In accordance with POPI, if personal information has been lost, attorneys and law firms have to notify affected parties and the Information Regulator about the attack. Thereafter, steps need to be taken to ensure that a similar attack does not repeat itself, which could potentially harm clients and the attorney’s or law firm’s reputation. By conducting a review of the hack or breaches, weaknesses and poor procedures need to be identified and addressed.


Attorneys need to keep up to date with developing technology and global challenges, which include cyber security threats. As the great potential of the Internet, new software and technology get unlocked, so too does the risk of breaches grow.

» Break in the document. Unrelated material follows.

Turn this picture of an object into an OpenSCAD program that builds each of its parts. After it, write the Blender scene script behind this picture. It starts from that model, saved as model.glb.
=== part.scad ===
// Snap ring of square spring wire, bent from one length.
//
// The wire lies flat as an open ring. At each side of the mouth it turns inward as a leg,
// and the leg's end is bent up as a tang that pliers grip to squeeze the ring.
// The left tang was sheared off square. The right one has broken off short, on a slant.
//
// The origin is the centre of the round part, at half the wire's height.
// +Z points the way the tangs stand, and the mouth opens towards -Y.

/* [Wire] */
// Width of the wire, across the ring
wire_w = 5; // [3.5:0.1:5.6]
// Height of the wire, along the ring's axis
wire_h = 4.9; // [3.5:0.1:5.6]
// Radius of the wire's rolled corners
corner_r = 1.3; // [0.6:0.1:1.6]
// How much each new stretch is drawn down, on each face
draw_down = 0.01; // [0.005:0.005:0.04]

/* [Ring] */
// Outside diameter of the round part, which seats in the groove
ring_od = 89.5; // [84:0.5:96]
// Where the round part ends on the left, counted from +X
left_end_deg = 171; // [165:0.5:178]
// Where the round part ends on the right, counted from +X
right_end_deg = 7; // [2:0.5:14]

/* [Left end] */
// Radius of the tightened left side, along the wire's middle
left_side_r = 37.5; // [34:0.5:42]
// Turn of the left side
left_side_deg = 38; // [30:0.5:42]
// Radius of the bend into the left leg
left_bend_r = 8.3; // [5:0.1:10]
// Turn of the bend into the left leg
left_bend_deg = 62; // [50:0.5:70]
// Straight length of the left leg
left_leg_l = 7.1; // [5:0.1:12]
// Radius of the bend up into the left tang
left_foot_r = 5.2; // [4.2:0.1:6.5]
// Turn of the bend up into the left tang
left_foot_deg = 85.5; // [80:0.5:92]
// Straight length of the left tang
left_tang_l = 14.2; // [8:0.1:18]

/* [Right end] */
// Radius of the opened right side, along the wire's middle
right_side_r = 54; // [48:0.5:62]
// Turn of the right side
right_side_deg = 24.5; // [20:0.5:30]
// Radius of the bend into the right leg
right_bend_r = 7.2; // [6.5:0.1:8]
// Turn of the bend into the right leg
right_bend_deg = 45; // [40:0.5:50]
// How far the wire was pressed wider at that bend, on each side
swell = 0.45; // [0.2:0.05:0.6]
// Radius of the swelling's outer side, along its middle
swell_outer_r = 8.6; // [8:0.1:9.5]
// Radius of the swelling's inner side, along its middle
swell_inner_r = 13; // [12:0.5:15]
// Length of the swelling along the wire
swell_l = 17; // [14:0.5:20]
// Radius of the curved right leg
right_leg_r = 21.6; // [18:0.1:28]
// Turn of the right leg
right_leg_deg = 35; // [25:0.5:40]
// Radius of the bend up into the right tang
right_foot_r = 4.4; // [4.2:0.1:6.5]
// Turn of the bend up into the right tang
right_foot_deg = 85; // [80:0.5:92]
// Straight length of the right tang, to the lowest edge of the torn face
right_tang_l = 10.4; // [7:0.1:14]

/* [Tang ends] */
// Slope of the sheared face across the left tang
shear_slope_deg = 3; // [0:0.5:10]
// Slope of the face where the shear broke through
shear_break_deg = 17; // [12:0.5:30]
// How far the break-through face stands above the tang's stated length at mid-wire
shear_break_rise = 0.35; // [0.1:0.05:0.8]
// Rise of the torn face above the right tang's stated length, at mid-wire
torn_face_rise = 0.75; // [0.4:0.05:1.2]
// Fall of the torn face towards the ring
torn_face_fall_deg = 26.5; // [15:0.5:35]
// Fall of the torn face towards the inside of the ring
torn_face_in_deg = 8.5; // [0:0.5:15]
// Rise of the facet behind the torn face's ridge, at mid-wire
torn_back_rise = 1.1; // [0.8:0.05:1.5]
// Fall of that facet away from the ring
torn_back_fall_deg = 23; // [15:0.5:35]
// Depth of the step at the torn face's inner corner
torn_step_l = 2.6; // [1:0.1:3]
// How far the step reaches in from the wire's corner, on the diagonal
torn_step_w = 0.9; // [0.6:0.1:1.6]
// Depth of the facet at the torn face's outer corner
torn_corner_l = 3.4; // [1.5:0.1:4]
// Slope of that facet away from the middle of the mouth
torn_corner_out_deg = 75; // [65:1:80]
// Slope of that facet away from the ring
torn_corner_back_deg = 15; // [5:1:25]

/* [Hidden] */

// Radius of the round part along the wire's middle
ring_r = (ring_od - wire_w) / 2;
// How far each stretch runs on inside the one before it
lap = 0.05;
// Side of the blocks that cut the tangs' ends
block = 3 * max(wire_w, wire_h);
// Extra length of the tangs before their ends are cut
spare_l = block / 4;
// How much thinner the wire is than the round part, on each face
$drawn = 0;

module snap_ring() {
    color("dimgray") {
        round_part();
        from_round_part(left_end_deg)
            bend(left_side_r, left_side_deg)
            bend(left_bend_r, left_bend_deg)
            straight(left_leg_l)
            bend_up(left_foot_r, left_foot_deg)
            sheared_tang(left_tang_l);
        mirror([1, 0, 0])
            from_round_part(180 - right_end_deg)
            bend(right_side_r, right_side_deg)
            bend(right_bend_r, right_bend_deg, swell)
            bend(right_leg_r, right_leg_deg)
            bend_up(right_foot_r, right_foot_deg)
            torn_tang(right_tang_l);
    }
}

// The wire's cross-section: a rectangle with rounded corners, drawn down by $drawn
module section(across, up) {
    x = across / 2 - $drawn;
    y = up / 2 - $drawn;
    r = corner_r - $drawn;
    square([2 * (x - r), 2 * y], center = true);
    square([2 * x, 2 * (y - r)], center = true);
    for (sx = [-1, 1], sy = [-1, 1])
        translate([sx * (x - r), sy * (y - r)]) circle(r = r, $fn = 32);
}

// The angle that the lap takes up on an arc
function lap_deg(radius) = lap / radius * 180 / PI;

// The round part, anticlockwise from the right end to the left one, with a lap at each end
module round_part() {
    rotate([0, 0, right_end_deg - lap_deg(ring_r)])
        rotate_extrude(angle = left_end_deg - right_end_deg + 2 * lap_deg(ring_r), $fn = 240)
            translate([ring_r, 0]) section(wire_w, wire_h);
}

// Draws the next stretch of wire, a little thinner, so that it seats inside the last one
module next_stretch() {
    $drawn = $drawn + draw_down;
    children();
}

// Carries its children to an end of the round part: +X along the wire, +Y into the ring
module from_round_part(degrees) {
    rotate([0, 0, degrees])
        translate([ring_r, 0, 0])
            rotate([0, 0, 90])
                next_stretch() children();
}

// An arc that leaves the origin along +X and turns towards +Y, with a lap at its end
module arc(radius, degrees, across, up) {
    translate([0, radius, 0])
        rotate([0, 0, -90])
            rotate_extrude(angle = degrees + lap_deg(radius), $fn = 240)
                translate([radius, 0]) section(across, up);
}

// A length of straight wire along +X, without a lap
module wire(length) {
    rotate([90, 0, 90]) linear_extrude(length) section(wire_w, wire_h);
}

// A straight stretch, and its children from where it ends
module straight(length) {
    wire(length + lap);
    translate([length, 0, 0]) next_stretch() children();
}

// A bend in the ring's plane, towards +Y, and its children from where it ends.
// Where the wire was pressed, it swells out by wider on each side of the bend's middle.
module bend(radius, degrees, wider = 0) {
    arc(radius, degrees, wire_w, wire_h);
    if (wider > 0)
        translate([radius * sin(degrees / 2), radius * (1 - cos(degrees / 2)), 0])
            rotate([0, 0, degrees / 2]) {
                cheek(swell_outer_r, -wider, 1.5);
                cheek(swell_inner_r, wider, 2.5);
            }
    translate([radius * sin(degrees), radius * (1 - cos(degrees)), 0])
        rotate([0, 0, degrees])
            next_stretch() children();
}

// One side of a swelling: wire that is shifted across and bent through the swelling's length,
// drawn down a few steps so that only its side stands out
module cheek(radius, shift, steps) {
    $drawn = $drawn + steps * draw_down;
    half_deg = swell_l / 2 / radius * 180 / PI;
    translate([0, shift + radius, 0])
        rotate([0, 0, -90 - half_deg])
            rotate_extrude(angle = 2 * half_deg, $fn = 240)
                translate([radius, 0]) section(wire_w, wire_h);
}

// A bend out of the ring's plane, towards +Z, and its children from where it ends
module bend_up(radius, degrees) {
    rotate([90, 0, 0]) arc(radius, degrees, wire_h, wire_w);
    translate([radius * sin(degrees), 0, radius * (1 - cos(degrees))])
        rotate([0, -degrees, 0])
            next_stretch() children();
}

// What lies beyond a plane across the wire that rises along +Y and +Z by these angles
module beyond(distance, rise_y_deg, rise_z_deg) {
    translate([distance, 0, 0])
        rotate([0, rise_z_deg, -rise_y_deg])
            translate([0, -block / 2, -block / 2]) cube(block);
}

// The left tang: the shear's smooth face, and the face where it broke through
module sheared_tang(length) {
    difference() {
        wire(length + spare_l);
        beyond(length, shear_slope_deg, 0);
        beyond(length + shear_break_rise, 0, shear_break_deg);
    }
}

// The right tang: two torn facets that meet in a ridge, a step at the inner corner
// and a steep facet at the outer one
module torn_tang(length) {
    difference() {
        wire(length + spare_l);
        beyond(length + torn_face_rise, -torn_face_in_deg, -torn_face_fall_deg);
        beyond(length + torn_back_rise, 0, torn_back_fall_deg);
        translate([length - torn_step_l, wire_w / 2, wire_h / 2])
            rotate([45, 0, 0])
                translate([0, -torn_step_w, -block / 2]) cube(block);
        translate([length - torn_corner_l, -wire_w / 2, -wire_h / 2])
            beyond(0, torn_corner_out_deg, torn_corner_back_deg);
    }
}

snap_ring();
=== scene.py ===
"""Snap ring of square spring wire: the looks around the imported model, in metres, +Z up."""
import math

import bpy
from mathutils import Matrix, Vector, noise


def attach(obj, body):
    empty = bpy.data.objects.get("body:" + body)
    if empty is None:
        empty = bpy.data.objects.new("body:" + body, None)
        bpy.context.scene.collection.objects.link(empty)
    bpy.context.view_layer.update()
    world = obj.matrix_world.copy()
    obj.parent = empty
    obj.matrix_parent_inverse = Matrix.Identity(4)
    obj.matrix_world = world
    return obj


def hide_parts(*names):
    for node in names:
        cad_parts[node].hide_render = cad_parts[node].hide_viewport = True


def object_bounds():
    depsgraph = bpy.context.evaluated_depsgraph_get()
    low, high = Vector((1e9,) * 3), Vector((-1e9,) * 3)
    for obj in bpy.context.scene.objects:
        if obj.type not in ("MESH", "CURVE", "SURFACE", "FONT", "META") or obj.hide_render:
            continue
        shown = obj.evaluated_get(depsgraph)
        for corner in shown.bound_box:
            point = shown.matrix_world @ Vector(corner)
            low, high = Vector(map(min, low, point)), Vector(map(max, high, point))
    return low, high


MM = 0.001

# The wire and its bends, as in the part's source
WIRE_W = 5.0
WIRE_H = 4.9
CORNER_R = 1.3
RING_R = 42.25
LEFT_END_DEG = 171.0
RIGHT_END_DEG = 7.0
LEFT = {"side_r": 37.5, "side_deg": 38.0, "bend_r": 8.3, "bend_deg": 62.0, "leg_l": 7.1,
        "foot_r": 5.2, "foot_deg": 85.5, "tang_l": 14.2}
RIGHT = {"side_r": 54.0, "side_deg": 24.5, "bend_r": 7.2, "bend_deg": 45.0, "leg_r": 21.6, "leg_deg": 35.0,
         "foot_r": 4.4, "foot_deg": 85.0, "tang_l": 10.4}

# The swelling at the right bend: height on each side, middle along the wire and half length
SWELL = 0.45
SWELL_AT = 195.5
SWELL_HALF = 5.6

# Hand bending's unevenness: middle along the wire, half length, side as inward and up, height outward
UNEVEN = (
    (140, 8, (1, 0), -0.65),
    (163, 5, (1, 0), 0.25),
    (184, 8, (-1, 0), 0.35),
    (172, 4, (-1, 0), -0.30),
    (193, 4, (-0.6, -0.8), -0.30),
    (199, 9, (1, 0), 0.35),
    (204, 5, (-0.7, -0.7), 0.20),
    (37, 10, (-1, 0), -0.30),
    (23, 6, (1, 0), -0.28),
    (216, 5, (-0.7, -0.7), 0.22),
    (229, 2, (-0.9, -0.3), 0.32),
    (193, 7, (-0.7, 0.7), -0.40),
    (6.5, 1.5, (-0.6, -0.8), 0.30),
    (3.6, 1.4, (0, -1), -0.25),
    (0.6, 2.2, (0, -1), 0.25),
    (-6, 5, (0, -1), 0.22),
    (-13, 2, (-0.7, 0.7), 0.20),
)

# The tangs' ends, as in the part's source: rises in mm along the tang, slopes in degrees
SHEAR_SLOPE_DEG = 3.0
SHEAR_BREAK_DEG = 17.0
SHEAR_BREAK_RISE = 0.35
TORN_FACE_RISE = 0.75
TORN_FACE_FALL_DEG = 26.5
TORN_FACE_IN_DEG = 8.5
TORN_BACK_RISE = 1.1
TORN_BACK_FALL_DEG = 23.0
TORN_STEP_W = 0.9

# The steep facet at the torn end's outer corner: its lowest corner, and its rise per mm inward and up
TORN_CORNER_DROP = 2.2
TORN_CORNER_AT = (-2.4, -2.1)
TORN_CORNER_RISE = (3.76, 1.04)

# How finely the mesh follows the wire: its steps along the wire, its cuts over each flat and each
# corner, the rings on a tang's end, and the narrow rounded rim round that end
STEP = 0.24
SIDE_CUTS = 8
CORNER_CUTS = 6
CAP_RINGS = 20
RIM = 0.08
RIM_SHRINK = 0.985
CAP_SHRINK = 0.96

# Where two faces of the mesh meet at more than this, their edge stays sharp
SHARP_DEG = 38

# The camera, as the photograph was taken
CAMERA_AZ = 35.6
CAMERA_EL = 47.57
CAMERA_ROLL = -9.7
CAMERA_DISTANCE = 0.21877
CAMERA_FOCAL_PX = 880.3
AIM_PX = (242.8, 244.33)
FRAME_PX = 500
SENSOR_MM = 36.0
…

As the legal profession delves ever deeper into new technology, measures such as cyber security insurance could also be considered to limit the risk to firms. Most general liability and malpractice policies would not cover cyber security breaches. The need for supplementary coverage becomes increasingly important.

Data breaches could come as a result of sophisticated hacking attempts, and law firms, big and small, are at risk. Although attorneys and law firms might feel that they are unlikely to be attacked, as with most crimes, criminals look for easy targets. The ease of automating hacking attacks makes all systems vulnerable.

Just as paper files were susceptible to physical theft or loss, digital information now adds a new dimension to legal practice. Attorneys and law firms should not, however, see this threat as a clear sign of turning back the hands of time to stick with or go back to purely paper based communication, but rather as a reminder of the reality of our modern times.

Daniël Eloff LLB (UP) is an academic associate in the department of mercantile law at the University of Pretoria.